The exact query and threshold value are defined in code and may change over time; see the Definitions section for the authoritative values.

This alert fires when the age of the last successful run exceeds the staleness threshold for the rule’s for duration. At that point the daily rebalancing has effectively stopped and weights are no longer being updated.

There are no automated silencing rules. Silence only if the staleness is known and expected, for example while the schedule is intentionally deactivated during a Gitaly fleet expansion (the assigner is paused while new storages are added).

The alert expression and for duration are defined in code and may change over time; see the Definitions section for the authoritative values.

s4, does not page. Production (gprd) notifications go to #g_tenant_services; staging (gstg) notifications are blackholed.

This alert is intentionally s4 for an initial bake-in period to confirm it is accurate and not noisy. The intention is to promote it to a paging alert (severity: s2 plus pager: pagerduty) once it has proven reliable, because the failure mode it guards against caused a real incident (INC-11283) and warrants paging.

There is no immediate end-user impact when the alert first fires, but prolonged staleness directly contributed to a disk-saturation incident on the Gitaly fleet. To gauge severity, check how long the job has been stale (a single missed run versus weeks) and the current disk headroom on the active Gitaly shards.

  • The assigner is intentionally deactivated during Gitaly fleet expansions while new storages are provisioned, then reactivated; an expansion in progress is a common benign reason for staleness. See the related production change requests in gitlab-com/gl-infra/production.
  • The job’s schedule and credentials are configured in the gitaly-shard-weights-assigner project on ops.gitlab.net (pipeline schedule variables and CI/CD settings).

Under normal operation the daily run keeps the last-success age well below the threshold. Staleness almost always traces back to the job no longer being able to run to completion. Prioritize finding why the most recent run did not succeed.

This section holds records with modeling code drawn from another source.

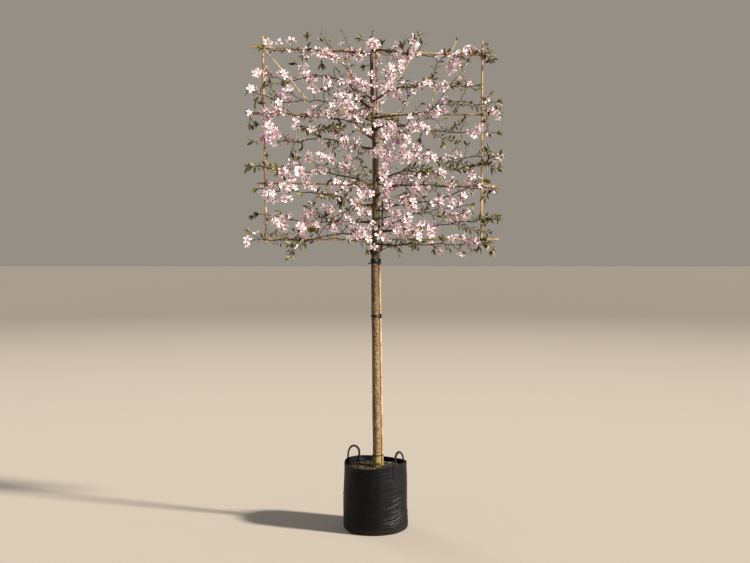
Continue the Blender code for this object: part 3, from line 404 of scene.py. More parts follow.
def finished(made, colour, **sockets):
    """The material, with its Principled shader's colour and other sockets fed."""
    feed(made.node_tree.nodes["Principled BSDF"], {"Base_Color": colour, **sockets})
    return made


def wave_repeat(metres):
    """Scale of a wave texture whose bands repeat after a length."""
    return pi / 10 / metres


def woven_bag_film():
    """Woven polyethylene tape under a black film: satin, creased, dusty where soil was."""
    made, add, place = start_finish("woven_bag_film")
    # Tapes are 2.5 mm wide; drawn 4 mm wide, because finer ones would not show
    warp = add("TexWave", Vector=place["UV"], Scale=wave_repeat(0.008), bands_direction="X", give=1)
    weft = add("TexWave", Vector=place["UV"], Scale=wave_repeat(0.008), bands_direction="Y", give=1)
    tapes = add("Math", {0: warp, 1: weft}, operation="MULTIPLY")
    # Creases as long as a hand, pressed flatter than they are long
    stretched = add("Mapping", Vector=place["UV"], Scale=(7, 22, 1))
    creases = add("TexNoise", Vector=stretched, Scale=1, Detail=4, Distortion=0.6)
    dust = add("TexNoise", Vector=place["Object"], Scale=16, Detail=6, Roughness=0.65)
    colour = add("ValToRGB", Fac=dust, stops=((0.3, "060607"), (0.55, "090a0b"), (0.8, "101113")))
    split = add("SeparateXYZ", Vector=place["Object"], give="Z")
    splash = add("MapRange", Value=split, From_Min=0.04, From_Max=0, To_Max=0.2)
    speckle = add("TexNoise", Vector=place["Object"], Scale=160)
    splashed = add("Math", {0: splash, 1: speckle}, operation="MULTIPLY")
    soiled = add("Mix", {0: splashed, 6: colour, 7: linear("6b6152")}, data_type="RGBA", give=2)
    sheen = add("MapRange", Value=dust, From_Min=0.3, From_Max=0.7, To_Min=0.44, To_Max=0.62)
    weave_bump = add("Bump", Strength=0.25, Distance=0.0006, Height=tapes)
    crease_bump = add("Bump", Strength=0.8, Distance=0.006, Height=creases, Normal=weave_bump)
    # The weave shades its own shine between the tapes
    return finished(made, soiled, IOR=1.45, Specular_IOR_Level=0.26,
                    Specular_Tint=linear("e4e7f7"), Roughness=sheen, Normal=crease_bump)


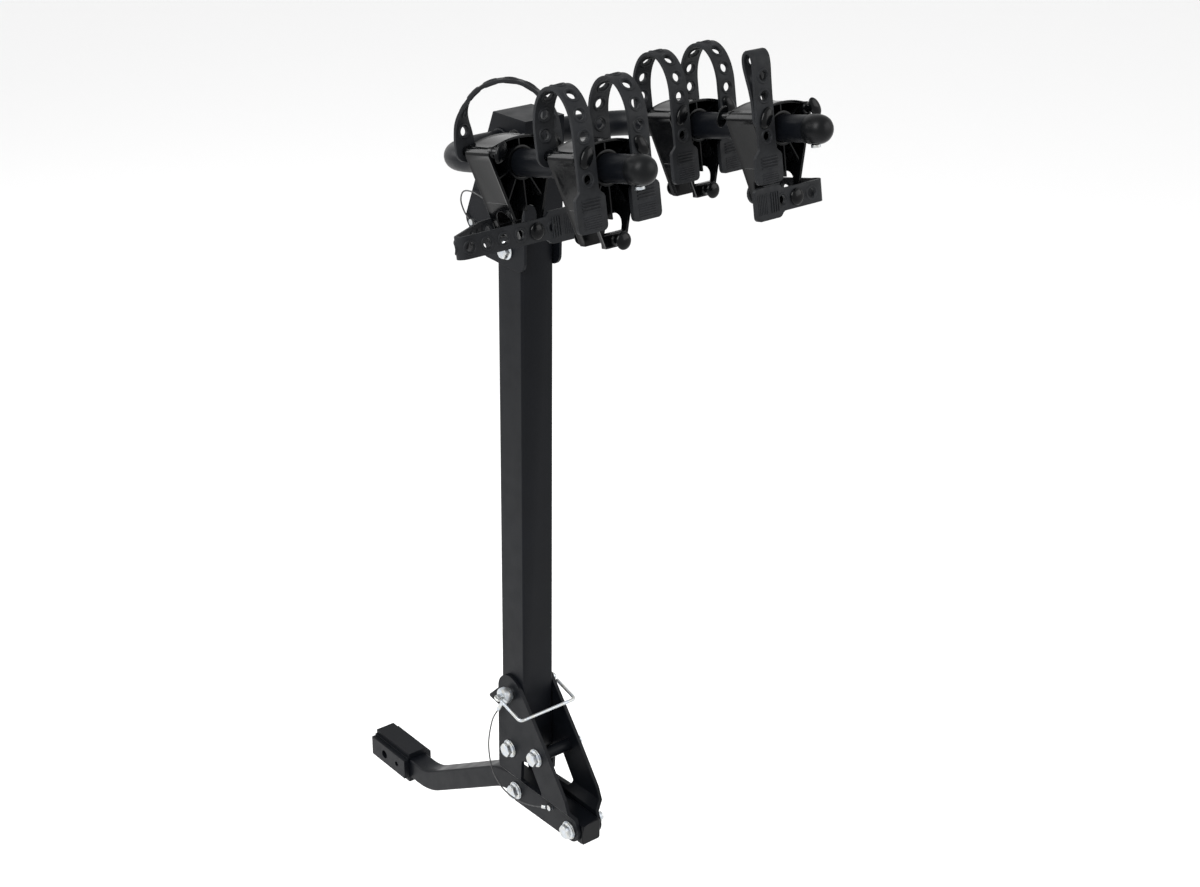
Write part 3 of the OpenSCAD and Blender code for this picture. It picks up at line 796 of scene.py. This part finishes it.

  1. Open the latest scheduled pipeline and read the most recent job log for the failure or stall reason.
  2. Check the token first. An expired or invalid TARGET_API_PRIVATE_TOKEN (the INC-11283 root cause). Confirm the token is present and valid, and rotate it if needed.
  3. Check pushgateway reachability. If the run succeeds but the completion metric is not published (e.g. a changed pushgateway IP or a firewall change), the deadman will still go stale. Verify the gitlab_job_success_timestamp_seconds{resource="assign_weights"} series is advancing.
  4. Check the Mimir query path. If the job cannot read shard disk-space metrics it will abort before writing weights.
  5. Rule out an intentional pause: confirm the schedule has not been deactivated for an in-progress fleet expansion.
  6. Once the cause is fixed, re-run the schedule manually and confirm the run succeeds and the last-success timestamp advances.
  • INC-11283: a bad/expired TARGET_API_PRIVATE_TOKEN caused the job to silently stop running contributing to Gitaly disk saturation. Resolved by fixing the token and restoring the daily run. Related: production#22346.

Internal and external dependencies which could potentially cause this alert:

  • ops.gitlab.net scheduled pipelines: the runner and schedule that execute the daily job; a deactivated schedule or runner outage stops the job entirely.
  • TARGET_API_PRIVATE_TOKEN: the credential used to read and write repository storage weights via the GitLab API; an expired or invalid token is the most common cause.
  • Prometheus pushgateway: receives the job-completion metric; if unreachable, the deadman goes stale even on otherwise successful runs.
  • Mimir/Prometheus query API: provides the shard available-disk-space metrics the job needs to compute weights.

If the issue cannot be resolved quickly, escalate to the appropriate engineering or operations team for further investigation. Refer to the service catalogue for the service owners and escalation.

The definition for this alert can be found at:

The staleness threshold assumes the job’s daily cadence; keep it above ~24h so normal jitter does not flap the alert, and below ~48h so a single missed run is still caught promptly.